§ EXERCISE GOAL
From the listing that follows, extract every line and set it down unaltered.

>>

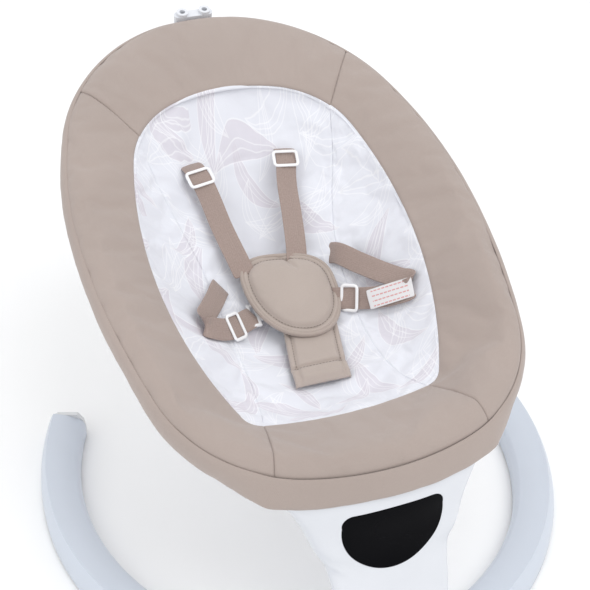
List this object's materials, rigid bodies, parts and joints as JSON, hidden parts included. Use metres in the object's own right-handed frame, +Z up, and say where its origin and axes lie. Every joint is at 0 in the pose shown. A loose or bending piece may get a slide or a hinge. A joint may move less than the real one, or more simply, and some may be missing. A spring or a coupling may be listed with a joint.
{
  "type": "baby swing",
  "caption": "Baby swing: reclined oval fabric seat with a harness, swinging on a tilted hinge at the top of a column that rises from an open floor ring.",
  "frame": {"origin": "middle of the bounding box on the floor plane", "axes": "+Z up, +Y towards the head end of the seat, -Y the side of the column and display, +X to the right of somebody who faces the display"},
  "size_m": [0.6, 0.7038, 0.4435],
  "materials": {
    "ring_plastic": "pale blue-grey, satin",
    "base_plastic": "pale grey",
    "tube_steel": "zinc plated",
    "cap_plastic": "light grey",
    "pad_rubber": "matt black",
    "inner_plastic": "dark grey",
    "column_plastic": "white, satin gloss",
    "display_gloss": "near black, high gloss",
    "board": "green laminate",
    "black_plastic": "black",
    "bright_steel": "ground",
    "copper": "enamelled winding",
    "magnet": "nickel plated",
    "border_fabric": "beige plain weave",
    "liner_fabric": "white plain weave with a pale leaf print",
    "webbing": "beige ribbed webbing",
    "pad_fabric": "beige plain weave",
    "slide_plastic": "white",
    "tag_fabric": "white, blank"
  },
  "bodies": {
    "base": {"floor_shell_right": "ring_plastic", "floor_shell_left": "ring_plastic", "floor_base_right": "base_plastic", "floor_base_left": "base_plastic", "core_tube_right": "tube_steel", "core_tube_left": "tube_steel", "end_cap_right": "cap_plastic", "end_cap_left": "cap_plastic", "foot_pads": "pad_rubber", "tube_socket": "inner_plastic", "column_front": "column_plastic", "column_rear": "column_plastic", "display_lens": "display_gloss", "display_board": "board", "control_board": "board", "speaker": "black_plastic", "power_inlet": "black_plastic", "hinge_housing": "inner_plastic", "bearing_upper": "bright_steel", "bearing_lower": "bright_steel", "housing_screws": "bright_steel", "drive_coil": "copper", "coil_bobbin": "inner_plastic"},
    "carrier": {"swing_shaft": "bright_steel", "shaft_clip": "bright_steel", "carrier_hub": "column_plastic", "carrier_beam": "column_plastic", "drive_magnet": "magnet", "recline_pins": "bright_steel"},
    "recline_button": {"recline_button": "black_plastic"},
    "seat": {"frame_tube_head": "tube_steel", "frame_tube_foot": "tube_steel", "hinge_plate_right": "tube_steel", "hinge_plate_left": "tube_steel", "frame_spigots": "inner_plastic", "hoop_bracket": "column_plastic", "border_head": "border_fabric", "border_left": "border_fabric", "border_right": "border_fabric", "border_foot": "border_fabric", "seat_liner": "liner_fabric", "shoulder_strap_right": "webbing", "shoulder_strap_left": "webbing", "waist_strap_right": "webbing", "waist_strap_left": "webbing", "buckle_pad": "pad_fabric", "crotch_strap": "pad_fabric", "shoulder_slide_right": "slide_plastic", "shoulder_slide_left": "slide_plastic", "waist_slide_right": "slide_plastic", "waist_slide_left": "slide_plastic", "buckle_tongue_right": "slide_plastic", "buckle_tongue_left": "slide_plastic", "buckle_body": "slide_plastic", "strap_tag": "tag_fabric"},
    "buckle_button": {"buckle_button": "slide_plastic"}
  },
  "joints": [
    {"name": "swing", "type": "hinge", "parent": "base", "child": "carrier", "pos_m": [0, -0.228, 0.165], "axis": [0, 0.5736, 0.8192], "range_deg": [-12, 12]},
    {"name": "recline", "type": "hinge", "parent": "carrier", "child": "seat", "pos_m": [0, -0.232, 0.195], "axis": [1, 0, 0], "range_deg": [-6, 6]},
    {"name": "recline_button_press", "type": "slide", "parent": "carrier", "child": "recline_button", "axis": [0, -0.8192, 0.5736], "range_m": [0, 0.003], "stiffness_N_per_m": 400},
    {"name": "buckle_button_press", "type": "slide", "parent": "seat", "child": "buckle_button", "axis": [0, 0.3168, -0.9485], "range_m": [0, 0.002], "stiffness_N_per_m": 400}
  ]
}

<<

§ OUTPUT OF THE TASK
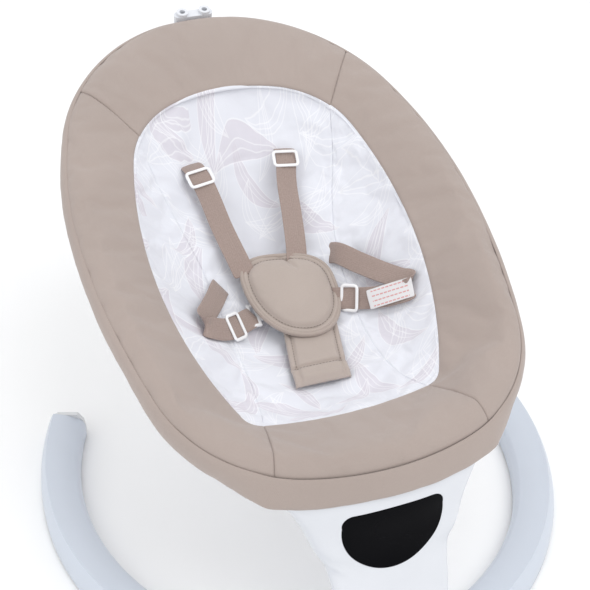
List this object's materials, rigid bodies, parts and joints as JSON, hidden parts included. Use metres in the object's own right-handed frame, +Z up, and say where its origin and axes lie. Every joint is at 0 in the pose shown. A loose or bending piece may get a slide or a hinge. A joint may move less than the real one, or more simply, and some may be missing. A spring or a coupling may be listed with a joint.
{
  "type": "baby swing",
  "caption": "Baby swing: reclined oval fabric seat with a harness, swinging on a tilted hinge at the top of a column that rises from an open floor ring.",
  "frame": {"origin": "middle of the bounding box on the floor plane", "axes": "+Z up, +Y towards the head end of the seat, -Y the side of the column and display, +X to the right of somebody who faces the display"},
  "size_m": [0.6, 0.7038, 0.4435],
  "materials": {
    "ring_plastic": "pale blue-grey, satin",
    "base_plastic": "pale grey",
    "tube_steel": "zinc plated",
    "cap_plastic": "light grey",
    "pad_rubber": "matt black",
    "inner_plastic": "dark grey",
    "column_plastic": "white, satin gloss",
    "display_gloss": "near black, high gloss",
    "board": "green laminate",
    "black_plastic": "black",
    "bright_steel": "ground",
    "copper": "enamelled winding",
    "magnet": "nickel plated",
    "border_fabric": "beige plain weave",
    "liner_fabric": "white plain weave with a pale leaf print",
    "webbing": "beige ribbed webbing",
    "pad_fabric": "beige plain weave",
    "slide_plastic": "white",
    "tag_fabric": "white, blank"
  },
  "bodies": {
    "base": {"floor_shell_right": "ring_plastic", "floor_shell_left": "ring_plastic", "floor_base_right": "base_plastic", "floor_base_left": "base_plastic", "core_tube_right": "tube_steel", "core_tube_left": "tube_steel", "end_cap_right": "cap_plastic", "end_cap_left": "cap_plastic", "foot_pads": "pad_rubber", "tube_socket": "inner_plastic", "column_front": "column_plastic", "column_rear": "column_plastic", "display_lens": "display_gloss", "display_board": "board", "control_board": "board", "speaker": "black_plastic", "power_inlet": "black_plastic", "hinge_housing": "inner_plastic", "bearing_upper": "bright_steel", "bearing_lower": "bright_steel", "housing_screws": "bright_steel", "drive_coil": "copper", "coil_bobbin": "inner_plastic"},
    "carrier": {"swing_shaft": "bright_steel", "shaft_clip": "bright_steel", "carrier_hub": "column_plastic", "carrier_beam": "column_plastic", "drive_magnet": "magnet", "recline_pins": "bright_steel"},
    "recline_button": {"recline_button": "black_plastic"},
    "seat": {"frame_tube_head": "tube_steel", "frame_tube_foot": "tube_steel", "hinge_plate_right": "tube_steel", "hinge_plate_left": "tube_steel", "frame_spigots": "inner_plastic", "hoop_bracket": "column_plastic", "border_head": "border_fabric", "border_left": "border_fabric", "border_right": "border_fabric", "border_foot": "border_fabric", "seat_liner": "liner_fabric", "shoulder_strap_right": "webbing", "shoulder_strap_left": "webbing", "waist_strap_right": "webbing", "waist_strap_left": "webbing", "buckle_pad": "pad_fabric", "crotch_strap": "pad_fabric", "shoulder_slide_right": "slide_plastic", "shoulder_slide_left": "slide_plastic", "waist_slide_right": "slide_plastic", "waist_slide_left": "slide_plastic", "buckle_tongue_right": "slide_plastic", "buckle_tongue_left": "slide_plastic", "buckle_body": "slide_plastic", "strap_tag": "tag_fabric"},
    "buckle_button": {"buckle_button": "slide_plastic"}
  },
  "joints": [
    {"name": "swing", "type": "hinge", "parent": "base", "child": "carrier", "pos_m": [0, -0.228, 0.165], "axis": [0, 0.5736, 0.8192], "range_deg": [-12, 12]},
    {"name": "recline", "type": "hinge", "parent": "carrier", "child": "seat", "pos_m": [0, -0.232, 0.195], "axis": [1, 0, 0], "range_deg": [-6, 6]},
    {"name": "recline_button_press", "type": "slide", "parent": "carrier", "child": "recline_button", "axis": [0, -0.8192, 0.5736], "range_m": [0, 0.003], "stiffness_N_per_m": 400},
    {"name": "buckle_button_press", "type": "slide", "parent": "seat", "child": "buckle_button", "axis": [0, 0.3168, -0.9485], "range_m": [0, 0.002], "stiffness_N_per_m": 400}
  ]
}